Dr. Alan Beardall, DC was born in Springville, Utah in 1938. He graduated from Los Angeles Chiropractic College in 1968 and began practicing in Lake Oswego, Oregon shortly thereafter.

Dr. Beardall, DC did extensive lecturing in the past on Athletic Injuries of the Lower Extremities. He taught Kinesiology at Western States Chiropractic College and spoke at several state conventions. Dr. Beardall, DC published numerous articles covering various original research topics.

Dr. Beardall, DC established muscle tests for over 250 different muscles as well as assignments of computer numbers to all the muscles of the body. He published five muscle testing manuals which are the most copied muscle testing manuals in history. In the manuals, Dr. Beardall, DC presents each individual muscle tests along with the factors that need to be considered to restore proper muscle function: neurolymphatic reflexes, neurovascular reflexes, visceral organ reflexes, muscle acupuncture point, spinal vertebrae, spinal myomere level, Lovette Brother vertebrae, cranial bone, foot bone, nutrition, as well as a method to determine the emotional component preventing restoration. 

Alan’s extensive muscle research led to his treatment of top level athletes from all over the world. He also was the team doctor for the 1984 US Summer Olympic team in Los Angeles, California.

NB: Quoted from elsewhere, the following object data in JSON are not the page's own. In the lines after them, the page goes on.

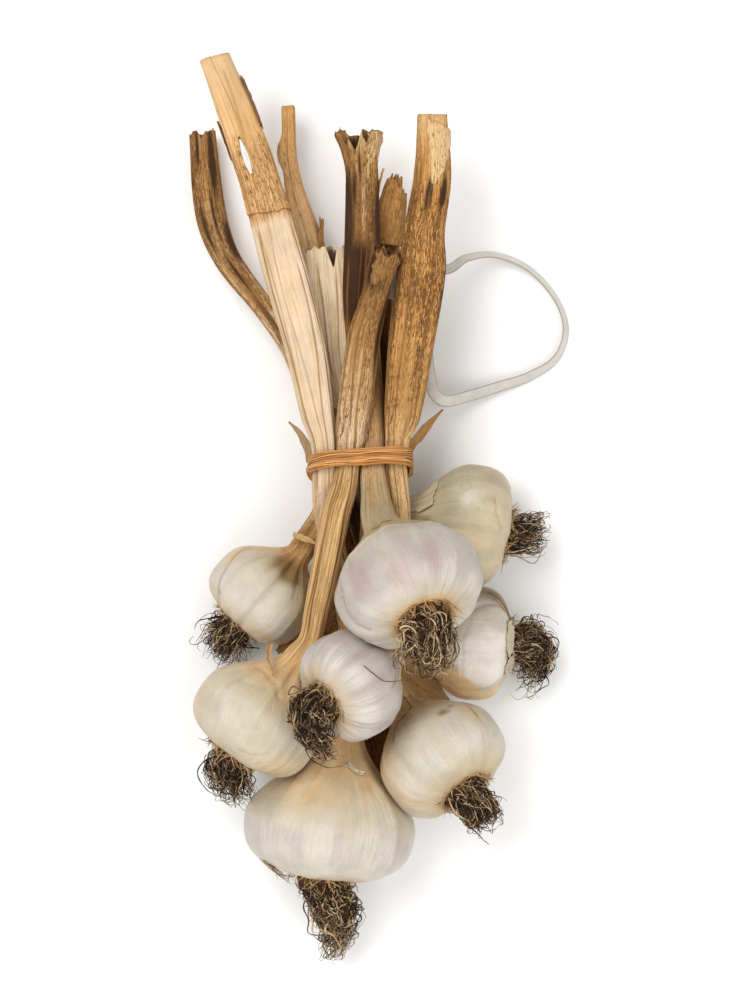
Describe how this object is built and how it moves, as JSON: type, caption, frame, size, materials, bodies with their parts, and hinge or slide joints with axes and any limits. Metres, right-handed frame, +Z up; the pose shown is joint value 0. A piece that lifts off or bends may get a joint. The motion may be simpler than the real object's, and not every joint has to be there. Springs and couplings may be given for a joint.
{
  "type": "dried garlic bunch",
  "caption": "Bunch of dried garlic heads with roots and long dry stalks, tied with raffia and hung by a narrow ribbon loop.",
  "frame": {"origin": "under the middle of the bunch's box, without the ribbon loop, on the surface it lies on", "axes": "+Z up, +Y along the bunch from the bulbs to the ends of the stalks, +X to the side of the ribbon loop"},
  "size_m": [0.1553, 0.3659, 0.1003],
  "materials": {
    "garlic_skin": "papery dry skin, cream to brown",
    "dried_roots": "matte dry fibre",
    "dried_leaf": "matte dry leaf",
    "raffia": "fibrous, slightly shiny",
    "ribbon": "satin"
  },
  "bodies": {
    "root": {"garlic_top_left": "garlic_skin", "garlic_middle": "garlic_skin", "garlic_top_right": "garlic_skin", "garlic_right": "garlic_skin", "garlic_lower_middle": "garlic_skin", "garlic_lower_left": "garlic_skin", "garlic_lower_right": "garlic_skin", "garlic_bottom": "garlic_skin", "roots_top_left": "dried_roots", "roots_middle": "dried_roots", "roots_top_right": "dried_roots", "roots_right": "dried_roots", "roots_lower_middle": "dried_roots", "roots_lower_left": "dried_roots", "roots_lower_right": "dried_roots", "roots_bottom": "dried_roots", "leaf_scrap_left": "dried_leaf", "leaf_scrap_right": "dried_leaf", "raffia_tie": "raffia", "hanging_ribbon": "ribbon"}
  },
  "joints": []
}
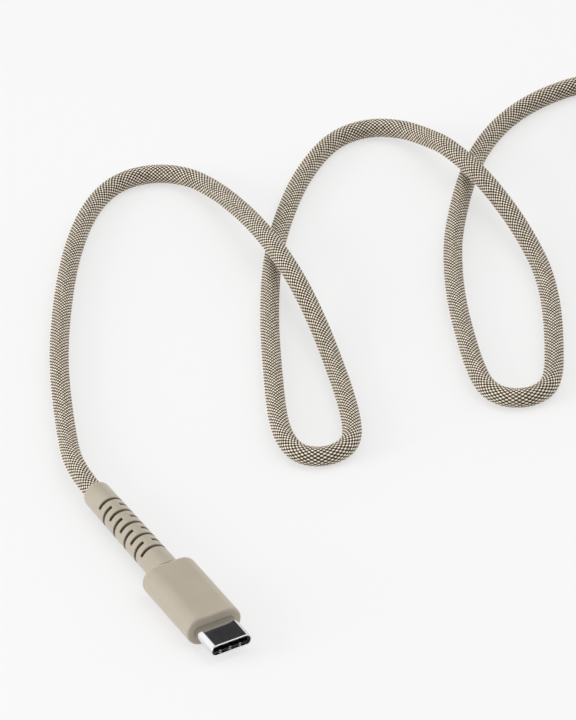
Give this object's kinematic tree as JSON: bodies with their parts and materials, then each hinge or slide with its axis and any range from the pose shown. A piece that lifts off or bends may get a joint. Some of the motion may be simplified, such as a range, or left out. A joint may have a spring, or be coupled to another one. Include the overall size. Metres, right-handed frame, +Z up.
{
  "type": "charging cable",
  "caption": "Braided USB-C charging cable with a slotted strain relief behind a soft moulded plug, its cord in loose loops and a tied coil, a plug on each end.",
  "frame": {"origin": "on the surface the cable lies on, under the middle of the first plug (shell, body and strain relief)", "axes": "+X out of the first plug's nose, +Z up from the surface, +Y towards the loops and the coil"},
  "size_m": [0.1541, 0.1929, 0.0091],
  "materials": {
    "bright_shell": "bright nickel plating",
    "black_insulator": "moulded, slight sheen",
    "gold_contact": "gold flash plating",
    "carrier_plastic": "moulded",
    "spring_steel": "rolled spring steel",
    "board_laminate": "green solder mask",
    "chip_resin": "moulded resin",
    "capacitor_body": "fired ceramic",
    "solder_metal": "reflowed solder",
    "can_steel": "tinned sheet",
    "ferrule_metal": "pressed",
    "inner_plastic": "moulded",
    "soft_body": "soft matte, warm taupe",
    "soft_relief": "soft matte, warm taupe",
    "dark_jacket": "matte",
    "shield_wire": "fine woven wire",
    "red_insulation": "extruded",
    "black_insulation": "extruded",
    "green_insulation": "extruded",
    "blue_insulation": "extruded",
    "braided_sleeve": "two-tone braid, light and dark taupe",
    "tie_strap": "hook-and-loop strap"
  },
  "bodies": {
    "root": {"plug_shell": "bright_shell", "front_insulator": "black_insulator", "upper_contacts": "gold_contact", "lower_contacts": "gold_contact", "upper_contact_carrier": "carrier_plastic", "lower_contact_carrier": "carrier_plastic", "latch_springs": "spring_steel", "upper_ground_spring": "spring_steel", "lower_ground_spring": "spring_steel", "circuit_board": "board_laminate", "marker_chip": "chip_resin", "board_capacitors": "capacitor_body", "solder_pads": "solder_metal", "upper_shield_can": "can_steel", "lower_shield_can": "can_steel", "crimp_ferrule": "ferrule_metal", "inner_mould": "inner_plastic", "body_cover": "soft_body", "strain_relief": "soft_relief", "cable_jacket": "dark_jacket", "cable_shield": "shield_wire", "power_wire": "red_insulation", "ground_wire": "black_insulation", "data_wires": "green_insulation", "sense_wire": "blue_insulation", "far_plug_shell": "bright_shell", "far_front_insulator": "black_insulator", "far_latch_springs": "spring_steel", "far_circuit_board": "board_laminate", "far_marker_chip": "chip_resin", "far_board_capacitors": "capacitor_body", "far_solder_pads": "solder_metal", "far_crimp_ferrule": "ferrule_metal", "far_inner_mould": "inner_plastic", "far_body_cover": "soft_body", "far_strain_relief": "soft_relief", "far_cable_jacket": "dark_jacket", "far_cable_shield": "shield_wire", "far_power_wire": "red_insulation", "far_ground_wire": "black_insulation", "far_data_wires": "green_insulation", "far_sense_wire": "blue_insulation", "far_contacts": "gold_contact", "far_contact_carriers": "carrier_plastic", "far_ground_springs": "spring_steel", "far_shield_can": "can_steel", "cord": "braided_sleeve", "cord_tail": "braided_sleeve", "cord_coil": "braided_sleeve", "cord_tie": "tie_strap"}
  },
  "joints": []
}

In addition, Dr. Beardall, DC had developed and refined a non-invasive diagnostic technique involving the biocomputer, clearing techniques and its computer characters (Hand Modes). 

Beardall established that the thumb and each finger represented a specific type of energy flow:

  • thumb to index finger responded to structural stresses;
  • thumb to middle finger responded to nutritional stresses;
  • thumb to ring finger responded to emotional stresses; and
  • thumb to little finger responded to energetic stresses such as meridian Ch’i  imbalances.

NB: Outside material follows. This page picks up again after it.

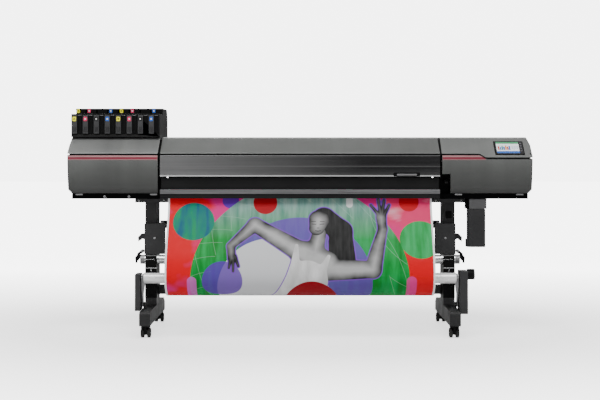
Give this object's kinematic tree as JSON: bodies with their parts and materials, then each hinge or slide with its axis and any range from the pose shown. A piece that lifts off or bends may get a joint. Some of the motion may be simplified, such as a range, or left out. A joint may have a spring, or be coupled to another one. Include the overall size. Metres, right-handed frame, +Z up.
{
  "type": "roll-fed printer cutter",
  "caption": "Wide-format roll-fed inkjet printer and contour cutter on a castored stand with a take-up unit, ink tower and touch panel.",
  "frame": {"origin": "on the floor under the middle of the machine", "axes": "+X to the operator's right along the machine, -Y towards the operator, +Z up"},
  "size_m": [2.814, 0.8039, 1.381],
  "materials": {
    "cover": "metallic grey moulded covers",
    "black": "satin black",
    "frame": "black powder coat",
    "window": "smoked clear window",
    "steel": "dark grey powder coat",
    "alloy": "silver anodised",
    "bar": "grey anodised",
    "rubber": "black rubber",
    "media": "printed vinyl web",
    "supply": "wound vinyl on a core",
    "bottle": "dark grey bottle",
    "screen": "panel with a colour touch screen"
  },
  "bodies": {
    "root": {"base_frame": "frame", "front_dryer": "frame", "capping_station": "frame", "left_end_cover": "cover", "left_top_cover": "cover", "right_end_cover": "cover", "right_top_cover": "cover", "centre_top_cover": "cover", "control_panel": "screen", "rear_cover": "steel", "rear_apron": "steel", "stretcher": "steel", "left_sensor_box": "steel", "right_drive_box": "steel", "front_bar": "bar", "platen": "bar", "guide_rail": "alloy", "carriage_belt": "rubber", "ink_tower": "black", "rear_cartridge_row": "black", "left_leg": "steel", "left_foot": "steel", "left_takeup_cradle": "black", "right_leg": "steel", "right_foot": "steel", "right_takeup_cradle": "black", "media_web": "media"},
    "front_window": {"front_window": "window"},
    "loading_lever": {"loading_lever": "black"},
    "pinch_roller_bar": {"pinch_roller_bar": "frame"},
    "grit_roller": {"grit_roller": "alloy"},
    "print_carriage": {"print_carriage": "black"},
    "drive_pulley": {"drive_pulley": "alloy"},
    "idler_pulley": {"idler_pulley": "alloy"},
    "cutter_carriage": {"cutter_carriage": "black"},
    "blade_holder": {"blade_holder": "alloy"},
    "takeup_shaft": {"takeup_shaft": "alloy"},
    "tension_bar": {"tension_bar": "alloy", "left_tension_arm": "alloy", "right_tension_arm": "alloy"},
    "left_shaft_latch": {"left_shaft_latch": "steel"},
    "right_shaft_latch": {"right_shaft_latch": "steel"},
    "waste_bottle": {"waste_bottle": "bottle"},
    "supply_roll": {"supply_roll": "supply"},
    "cartridge_1_yellow": {"cartridge_1_yellow": "black"},
    "cartridge_2_magenta": {"cartridge_2_magenta": "black"},
    "cartridge_3_black": {"cartridge_3_black": "black"},
    "cartridge_4_cyan": {"cartridge_4_cyan": "black"},
    "cartridge_5_yellow": {"cartridge_5_yellow": "black"},
    "cartridge_6_magenta": {"cartridge_6_magenta": "black"},
    "cartridge_7_black": {"cartridge_7_black": "black"},
    "cartridge_8_cyan": {"cartridge_8_cyan": "black"},
    "left_front_castor_fork": {"left_front_castor_fork": "black"},
    "left_front_castor_wheels": {"left_front_castor_wheels": "rubber"},
    "left_rear_castor_fork": {"left_rear_castor_fork": "black"},
    "left_rear_castor_wheels": {"left_rear_castor_wheels": "rubber"},
    "right_front_castor_fork": {"right_front_castor_fork": "black"},
    "right_front_castor_wheels": {"right_front_castor_wheels": "rubber"},
    "right_rear_castor_fork": {"right_rear_castor_fork": "black"},
    "right_rear_castor_wheels": {"right_rear_castor_wheels": "rubber"}
  },
  "joints": [
    {"name": "window_hinge", "type": "hinge", "parent": "root", "child": "front_window", "pos_m": [0, -0.23, 1.085], "axis": [1, 0, 0], "range_deg": [-80, 0]},
    {"name": "loading_lever_pivot", "type": "hinge", "parent": "root", "child": "loading_lever", "pos_m": [0.884, -0.164, 0.936], "axis": [1, 0, 0], "range_deg": [-25, 0]},
    {"name": "pinch_lift", "type": "hinge", "parent": "root", "child": "pinch_roller_bar", "pos_m": [0, 0.084, 0.938], "axis": [1, 0, 0], "range_deg": [-6, 0]},
    {"name": "grit_roller_spin", "type": "hinge", "parent": "root", "child": "grit_roller", "pos_m": [0, 0.03, 0.883], "axis": [1, 0, 0], "continuous": true},
    {"name": "print_carriage_travel", "type": "slide", "parent": "root", "child": "print_carriage", "axis": [1, 0, 0], "range_m": [-1.75, 0]},
    {"name": "drive_pulley_spin", "type": "hinge", "parent": "root", "child": "drive_pulley", "pos_m": [1.29, 0.048, 1.076], "axis": [0, 1, 0], "range_deg": [0, 8700]},
    {"name": "idler_pulley_spin", "type": "hinge", "parent": "root", "child": "idler_pulley", "pos_m": [-1.29, 0.048, 1.076], "axis": [0, 1, 0], "range_deg": [0, 8700]},
    {"name": "cutter_carriage_travel", "type": "slide", "parent": "root", "child": "cutter_carriage", "axis": [1, 0, 0], "range_m": [0, 1.85]},
    {"name": "blade_plunge", "type": "slide", "parent": "cutter_carriage", "child": "blade_holder", "axis": [0, 0, 1], "range_m": [-0.005, 0]},
    {"name": "cartridge_1_yellow_pull", "type": "slide", "parent": "root", "child": "cartridge_1_yellow", "axis": [0, -1, 0], "range_m": [0, 0.12]},
    {"name": "cartridge_2_magenta_pull", "type": "slide", "parent": "root", "child": "cartridge_2_magenta", "axis": [0, -1, 0], "range_m": [0, 0.12]},
    {"name": "cartridge_3_black_pull", "type": "slide", "parent": "root", "child": "cartridge_3_black", "axis": [0, -1, 0], "range_m": [0, 0.12]},
    {"name": "cartridge_4_cyan_pull", "type": "slide", "parent": "root", "child": "cartridge_4_cyan", "axis": [0, -1, 0], "range_m": [0, 0.12]},
    {"name": "cartridge_5_yellow_pull", "type": "slide", "parent": "root", "child": "cartridge_5_yellow", "axis": [0, -1, 0], "range_m": [0, 0.12]},
    {"name": "cartridge_6_magenta_pull", "type": "slide", "parent": "root", "child": "cartridge_6_magenta", "axis": [0, -1, 0], "range_m": [0, 0.12]},
    {"name": "cartridge_7_black_pull", "type": "slide", "parent": "root", "child": "cartridge_7_black", "axis": [0, -1, 0], "range_m": [0, 0.12]},
    {"name": "cartridge_8_cyan_pull", "type": "slide", "parent": "root", "child": "cartridge_8_cyan", "axis": [0, -1, 0], "range_m": [0, 0.12]},
    {"name": "takeup_spin", "type": "hinge", "parent": "root", "child": "takeup_shaft", "pos_m": [0, -0.125, 0.45], "axis": [1, 0, 0], "continuous": true},
    {"name": "tension_swing", "type": "hinge", "parent": "root", "child": "tension_bar", "pos_m": [0, -0.22, 0.185], "axis": [1, 0, 0], "range_deg": [-20, 22]},
    {"name": "left_latch_swing", "type": "hinge", "parent": "root", "child": "left_shaft_latch", "pos_m": [-0.968, -0.107, 0.5], "axis": [0, 1, 0], "range_deg": [0, 65]},
    {"name": "right_latch_swing", "type": "hinge", "parent": "root", "child": "right_shaft_latch", "pos_m": [0.968, -0.107, 0.5], "axis": [0, 1, 0], "range_deg": [-65, 0]},
    {"name": "waste_bottle_pull", "type": "slide", "parent": "root", "child": "waste_bottle", "axis": [0, -1, 0], "range_m": [0, 0.15]},
    {"name": "supply_spin", "type": "hinge", "parent": "root", "child": "supply_roll", "pos_m": [0, 0.298, 0.64], "axis": [1, 0, 0], "continuous": true},
    {"name": "left_front_castor_swivel", "type": "hinge", "parent": "root", "child": "left_front_castor_fork", "pos_m": [-0.92, -0.33, 0.07], "axis": [0, 0, 1], "continuous": true},
    {"name": "left_front_castor_roll", "type": "hinge", "parent": "left_front_castor_fork", "child": "left_front_castor_wheels", "pos_m": [-0.92, -0.314, 0.03], "axis": [1, 0, 0], "continuous": true},
    {"name": "left_rear_castor_swivel", "type": "hinge", "parent": "root", "child": "left_rear_castor_fork", "pos_m": [-0.92, 0.33, 0.07], "axis": [0, 0, 1], "continuous": true},
    {"name": "left_rear_castor_roll", "type": "hinge", "parent": "left_rear_castor_fork", "child": "left_rear_castor_wheels", "pos_m": [-0.92, 0.346, 0.03], "axis": [1, 0, 0], "continuous": true},
    {"name": "right_front_castor_swivel", "type": "hinge", "parent": "root", "child": "right_front_castor_fork", "pos_m": [0.92, -0.33, 0.07], "axis": [0, 0, 1], "continuous": true},
    {"name": "right_front_castor_roll", "type": "hinge", "parent": "right_front_castor_fork", "child": "right_front_castor_wheels", "pos_m": [0.92, -0.314, 0.03], "axis": [1, 0, 0], "continuous": true},
    {"name": "right_rear_castor_swivel", "type": "hinge", "parent": "root", "child": "right_rear_castor_fork", "pos_m": [0.92, 0.33, 0.07], "axis": [0, 0, 1], "continuous": true},
    {"name": "right_rear_castor_roll", "type": "hinge", "parent": "right_rear_castor_fork", "child": "right_rear_castor_wheels", "pos_m": [0.92, 0.346, 0.03], "axis": [1, 0, 0], "continuous": true}
  ],
  "couplings": [
    {"joint": "pinch_lift", "follows": "loading_lever_pivot", "ratio": 0.24},
    {"joint": "drive_pulley_spin", "follows": "print_carriage_travel", "rad_per_m": -86.2},
    {"joint": "idler_pulley_spin", "follows": "print_carriage_travel", "rad_per_m": -86.2}
  ]
}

Starting from this 4 ones, he has devised over 200 original hand modes. The basis of Dr. Beardall's work is the biocomputer model which looks at the body as a living computer having many similarities but being far superior to the electronic computer.

Beardall also developed another technique central to current kinesiology, a means of retaining “energetic” information over time based upon the sensory output of sensors in the hip joints. While he originally called this procedure “pause lock”, it is now called “retaining mode”, “circuit mode” or simply, putting an imbalance “in circuit” in other  kinesiology systems.

Beardall’s hand modes now generally called “finger modes” in other kinesiologies, along with the complementary technique of retaining this energetic information over time by “putting it into circuit”, are some of the most important tools used in modern kinesiology systems.